— begin —
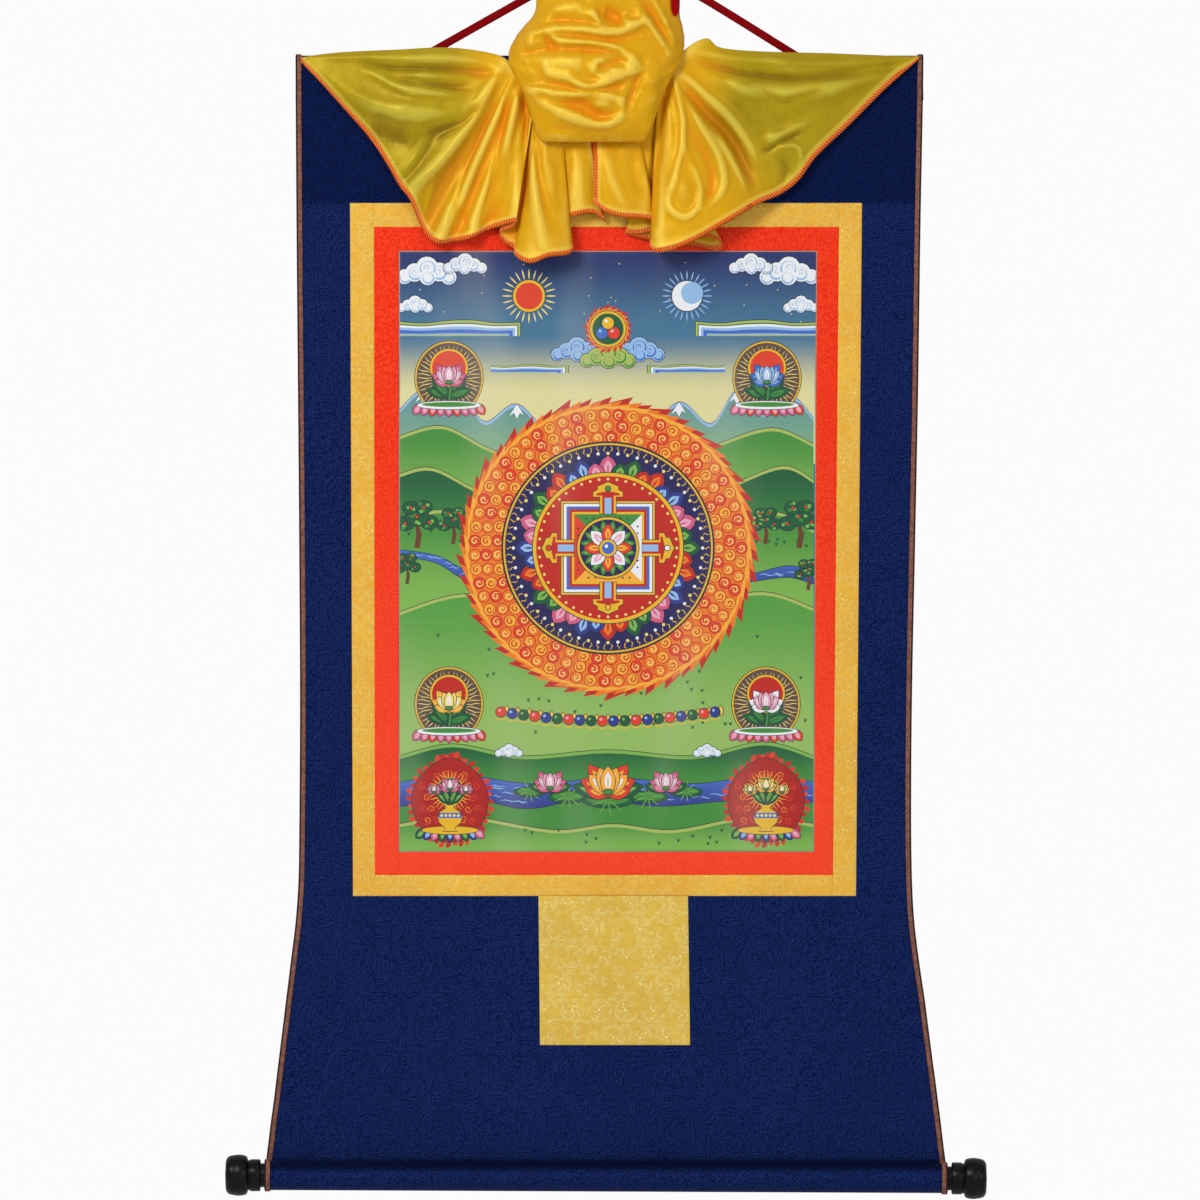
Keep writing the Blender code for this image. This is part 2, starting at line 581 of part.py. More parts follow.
def build_ribbon(material, collection):
    """Flat on the wall along both legs, turned edge-on where it passes over the nail."""
    rows = ribbon_points()
    mesh = bpy.data.meshes.new("hanging_ribbon")
    bm = bmesh.new()
    sections = []
    for index, (point, from_crest) in enumerate(rows):
        ahead = rows[min(index + 1, len(rows) - 1)][0]
        behind = rows[max(index - 1, 0)][0]
        along = Vector((ahead.x - behind.x, 0, behind.drop - ahead.drop)).normalized()
        flat = Vector((-along.z, 0, along.x))
        turn = min(1.0, abs(from_crest) / RIBBON_TWIST_LENGTH)
        angle = math.pi / 2 * (1 - turn * turn * (3 - 2 * turn))
        wide = flat * math.cos(angle) + Vector((0, 1, 0)) * math.sin(angle)
        thin = along.cross(wide)
        centre = Vector((point.x * MM, 0, -point.drop * MM))
        section = []
        for a, b in ((-1, -1), (1, -1), (1, 1), (-1, 1)):
            offset = wide * (a * RIBBON_WIDTH / 2 * MM) + thin * (b * RIBBON_THICK / 2 * MM)
            section.append(bm.verts.new(centre + offset))
        sections.append(section)
    for one, two in zip(sections, sections[1:]):
        for i in range(4):
            j = (i + 1) % 4
            bm.faces.new((one[i], one[j], two[j], two[i]))
    bm.faces.new(sections[0])
    bm.faces.new(sections[-1])
    bmesh.ops.recalc_face_normals(bm, faces=bm.faces)
    bm.to_mesh(mesh)
    bm.free()
    add_object("hanging_ribbon", mesh, material, collection)


# ---- veil -----------------------------------------------------------------------------------
def fold_line(fold):
    """Points along a fold, each with its share of the fold's height."""
    path = [Place(*place) for place in fold.path]
    count = FOLD_SAMPLES * (len(path) - 1)
    line = []
    for i in range(count + 1):
        place = sample(path, i / FOLD_SAMPLES)
        share = math.sin(math.pi * min(max(i / count, FOLD_END), 1 - FOLD_END)) ** 0.5
        line.append((place.x, place.drop, share))
    return line


def fold_lift(lines, x, drop):
    """Forward push of all folds at a place on the cloth."""
    total = 0.0
    for fold, line in lines:
        nearest, share = math.inf, 0.0
        for (x1, drop1, share1), (x2, drop2, share2) in zip(line, line[1:]):
            run, fall = x2 - x1, drop2 - drop1
            t = ((x - x1) * run + (drop - drop1) * fall) / (run * run + fall * fall)
            t = min(1.0, max(0.0, t))
            away = math.hypot(x - x1 - run * t, drop - drop1 - fall * t)
            if away < nearest:
                nearest, share = away, share1 + (share2 - share1) * t
        if nearest < FOLD_REACH * fold.width:
            total += fold.height * share * math.exp(-(nearest / fold.width) ** 2)
    return total


WING_LINES = [(fold, fold_line(fold)) for fold in WING_FOLDS]
BUNDLE_LINES = [(fold, fold_line(fold)) for fold in BUNDLE_FOLDS]


def on_gather(top):
    """Whether a place on the upper line lies under the bundle."""
    return GATHER_LEFT <= top <= GATHER_RIGHT


def wing_share(top):
    """1 on the open wings, fading to 0 at the gathers."""
    return min(1.0, max(0.0, (GATHER_LEFT - top) / WING_FADE, (top - GATHER_RIGHT) / WING_FADE))


def rib_point(hem, v):
    """A point of the hanging cloth on one hem row: v runs 0 at the upper line to 1 at the hem."""
    top = sample(TOP_LINE, hem.top)
    open_out = v ** PLEAT_GROWTH
    x = top.x + (hem.x - top.x) * v
    drop = top.drop + (hem.drop - top.drop) * v
    depth = top.depth + (hem.depth - top.depth) * open_out
    length = math.hypot(hem.x - top.x, hem.drop - top.drop)
    depth += WING_BELLY * wing_share(hem.top) * min(1.0, length / FULL_RIB) * math.sin(math.pi * v)
    edge_fade = min(1.0, v / FOLD_MARGIN, (1 - v) / FOLD_MARGIN + FOLD_AT_HEM)
    depth += fold_lift(WING_LINES, x, drop) * edge_fade
    return x, drop, max(depth, VEIL_CLEARANCE)


def rib_column(hem):
    """World points down one rib; along a wing the first one is on the seam behind the roll."""
    column = [world(*rib_point(hem, row / (WING_ROWS - 1))) for row in range(WING_ROWS)]
    if not on_gather(hem.top):
        x = min(max(sample(TOP_LINE, hem.top).x, SEWN_REACH[0]), SEWN_REACH[1])
        column.insert(0, world(x, SEWN_DROP, SEWN_DEPTH))
    return column


def bundle_point(across, level):
    """A point of the bundle: across runs 0 to 1 left to right, level counts rows of the table."""
    row = sample(BUNDLE, level)
    turn = math.pi * (across * (1 + 2 * row.wrap) - row.wrap)
    middle_x = (row.left_x + row.right_x) / 2
    half = (row.right_x - row.left_x) / 2
    side_drop = row.left_drop + (row.right_drop - row.left_drop) * across
    x = middle_x - half * math.cos(turn)
    inward = min(1.0, (1 - abs(math.cos(turn))) / FLAT_SHOULDER)
    squared = inward * inward * (3 - 2 * inward)
    hang = row.flat * squared + (1 - row.flat) * max(0.0, math.sin(turn))
    drop = side_drop + (row.middle_drop - side_drop) * hang
    depth = row.side_depth + (row.middle_depth - row.side_depth) * math.sin(turn)
    if turn < 0 or turn > math.pi:
        depth = row.side_depth + (row.middle_depth - TURNED_BACK) * math.sin(turn)
    ends = min(1.0, level / FOLD_LEVELS, max(0.0, (BUNDLE_CREST - level) / FOLD_LEVELS))
    front = ends * math.sqrt(max(0.0, math.sin(turn)))
    if front > 0:
        depth += fold_lift(BUNDLE_LINES, x, drop) * front
    return x, drop, depth


def hem_columns(rows):
    """Hem rows with more columns wherever neighbours lie far apart."""
    columns = []
    for index in range(len(rows) - 1):
        one, two = rows[index], rows[index + 1]
        span = math.dist(one[:3], two[:3])
        count = max(1, round(span / COLUMN_STEP))
        columns += [sample(rows, index + i / count) for i in range(count)]
    columns.append(rows[-1])
    return columns


def join_columns(bm, left, right):
    """Faces between two columns; one may have an extra point at its upper end."""
    if len(left) > len(right):
        bm.faces.new((left[0], left[1], right[0]))
        left = left[1:]
    elif len(right) > len(left):
        bm.faces.new((left[0], right[1], right[0]))
        right = right[1:]
    for i in range(len(left) - 1):
        bm.faces.new((left[i], left[i + 1], right[i + 1], right[i]))


def build_veil(material, collection):
    """One sheet: two wings and a pleated fan below, and the bundle above, all from one cloth.

    The cloth's side edges meet at the middle of the fan, so its two halves only share their
    points on the gathered line, where the bundle starts.
    """
    bm = bmesh.new()
    gathered = {}
    for rows in (HEM_LEFT, HEM_RIGHT):
        previous = None
        for hem in hem_columns(rows):
            points = rib_column(hem)
            if on_gather(hem.top):
                if hem.top not in gathered:
                    gathered[hem.top] = bm.verts.new(points[0])
                column = [gathered[hem.top]] + [bm.verts.new(point) for point in points[1:]]
            else:
                column = [bm.verts.new(point) for point in points]
            if previous:
                join_columns(bm, previous, column)
            previous = column
    previous = None
    for top in sorted(gathered):
        across = (top - GATHER_LEFT) / (GATHER_RIGHT - GATHER_LEFT)
        column = [gathered[top]]
        column += [bm.verts.new(world(*bundle_point(across, level))) for level in range(len(BUNDLE))]
        if previous:
            join_columns(bm, column, previous)
        previous = column
    bmesh.ops.recalc_face_normals(bm, faces=bm.faces)
    mesh = bpy.data.meshes.new("veil")
    bm.to_mesh(mesh)
    bm.free()
    item = add_object("veil", mesh, material, collection, smooth=True)
    thicken(item, VEIL_THICK)


def tie_point(across, level):
    """A point just off the bundle's surface."""
    x, drop, depth = bundle_point(across, level)
    ahead = bundle_point(across + TIE_PROBE, level)
    behind = bundle_point(across - TIE_PROBE, level)
    run, rise = ahead[0] - behind[0], ahead[2] - behind[2]
    length = math.hypot(run, rise)
    return world(x - rise / length * TIE_LIFT, drop, depth + run / length * TIE_LIFT)


def build_tie(material, collection):
    rows = []
    for i in range(2 * (len(TIE_ROUTE) - 1) + 1):
        tie = sample(TIE_ROUTE, i / 2)
        reach = tie.half_width / BUNDLE_GIRTH
        rows.append([tie_point(tie.across + side * reach, tie.level) for side in (-1, 0, 1)])
    add_sheet("red_tie", rows, TIE_THICK, material, collection, smooth=True)


# ---- the whole object -----------------------------------------------------------------------
def build():
    for item in list(bpy.data.objects):
        bpy.data.objects.remove(item, do_unlink=True)
    collection = bpy.data.collections.new("ThangkaScroll")
    bpy.context.scene.collection.children.link(collection)

    navy = make_material("navy_brocade", (0.008, 0.017, 0.085), 0.75)
    gold = make_material("gold_brocade", (0.72, 0.42, 0.08), 0.6)
    red = make_material("red_silk", (0.85, 0.07, 0.015), 0.65)
    picture = make_material("printed_satin", (0.2, 0.35, 0.18), 0.5)
    tape = make_material("copper_tape", (0.22, 0.09, 0.06), 0.7)
    wood = make_material("stave_wood", (0.12, 0.06, 0.03), 0.6)
    knob = make_material("black_lacquer", (0.01, 0.01, 0.01), 0.3)
    ribbon = make_material("dark_red_ribbon", (0.22, 0.005, 0.008), 0.6)
    bright = make_material("bright_red_ribbon", (0.6, 0.01, 0.01), 0.6)
    satin = make_material("yellow_satin", (0.62, 0.4, 0.02), 0.35)

    corners = [(PICTURE.left_top, PICTURE.top), (PICTURE.right_top, PICTURE.top),
               (PICTURE.right_bottom, PICTURE.bottom), (PICTURE.left_bottom, PICTURE.bottom)]
    frame_strip("picture_panel", corners, picture, collection)
    build_frame("red_frame", RED_OUTER, PICTURE, red, collection)
    build_frame("gold_frame", GOLD_OUTER, RED_OUTER, gold, collection)
    for side in ("left", "right"):
        build_side_panel(side, navy, collection)
        build_binding(side, tape, collection)
        build_knob(side, knob, collection)
    build_path_panel("ground_top", top_path(), navy, collection)
    build_path_panel("ground_bottom", bottom_path(), navy, collection)
    corners = [(DOOR.left_top, DOOR.top), (DOOR.right_top, DOOR.top),
               (DOOR.right_bottom, DOOR.bottom), (DOOR.left_bottom, DOOR.bottom)]
    depth = CLOTH / 2 + GAP + DOOR_THICK / 2
    frame_strip("door_patch", corners, gold, collection, depth, DOOR_THICK)
    build_stave(wood, collection)
    build_roller(wood, collection)
    build_ribbon(ribbon, collection)
    build_veil(satin, collection)
    build_tie(bright, collection)


build()
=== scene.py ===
"""Looks of the thangka scroll painting: cloth, trim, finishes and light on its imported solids.

Frame: the origin is the hanging point under the nail, +X to the viewer's right, the front faces -Y
and +Z is up. Sizes are millimetres. A drop is measured down from the hanging point, and a depth
forward from the middle of the hanging cloth.
"""

import math
import random
from collections import namedtuple

import bmesh
import bpy
import numpy as np
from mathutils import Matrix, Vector, noise
from mathutils.geometry import delaunay_2d_cdt

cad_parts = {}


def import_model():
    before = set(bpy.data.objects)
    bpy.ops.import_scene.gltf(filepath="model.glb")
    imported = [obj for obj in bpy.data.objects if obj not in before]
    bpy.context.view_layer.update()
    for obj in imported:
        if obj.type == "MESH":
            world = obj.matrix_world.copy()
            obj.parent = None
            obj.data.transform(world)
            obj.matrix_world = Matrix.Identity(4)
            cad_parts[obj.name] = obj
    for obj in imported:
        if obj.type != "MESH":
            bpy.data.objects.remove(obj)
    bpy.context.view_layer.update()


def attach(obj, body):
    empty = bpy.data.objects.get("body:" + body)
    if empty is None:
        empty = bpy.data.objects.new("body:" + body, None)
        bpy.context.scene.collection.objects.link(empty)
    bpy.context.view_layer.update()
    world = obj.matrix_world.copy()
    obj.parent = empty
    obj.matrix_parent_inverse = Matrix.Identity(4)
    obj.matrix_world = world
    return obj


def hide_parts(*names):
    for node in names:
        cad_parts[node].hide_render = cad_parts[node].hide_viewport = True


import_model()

MM = 0.001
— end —
(What is expected): Extract the lines from the line with "build_ribbon(ribbon, collection)" to the line with "from collections import namedtuple", inclusive, reproducing them exactly and leaving out every other line.

(Complete output):
    build_ribbon(ribbon, collection)
    build_veil(satin, collection)
    build_tie(bright, collection)


build()
=== scene.py ===
"""Looks of the thangka scroll painting: cloth, trim, finishes and light on its imported solids.

Frame: the origin is the hanging point under the nail, +X to the viewer's right, the front faces -Y
and +Z is up. Sizes are millimetres. A drop is measured down from the hanging point, and a depth
forward from the middle of the hanging cloth.
"""

import math
import random
from collections import namedtuple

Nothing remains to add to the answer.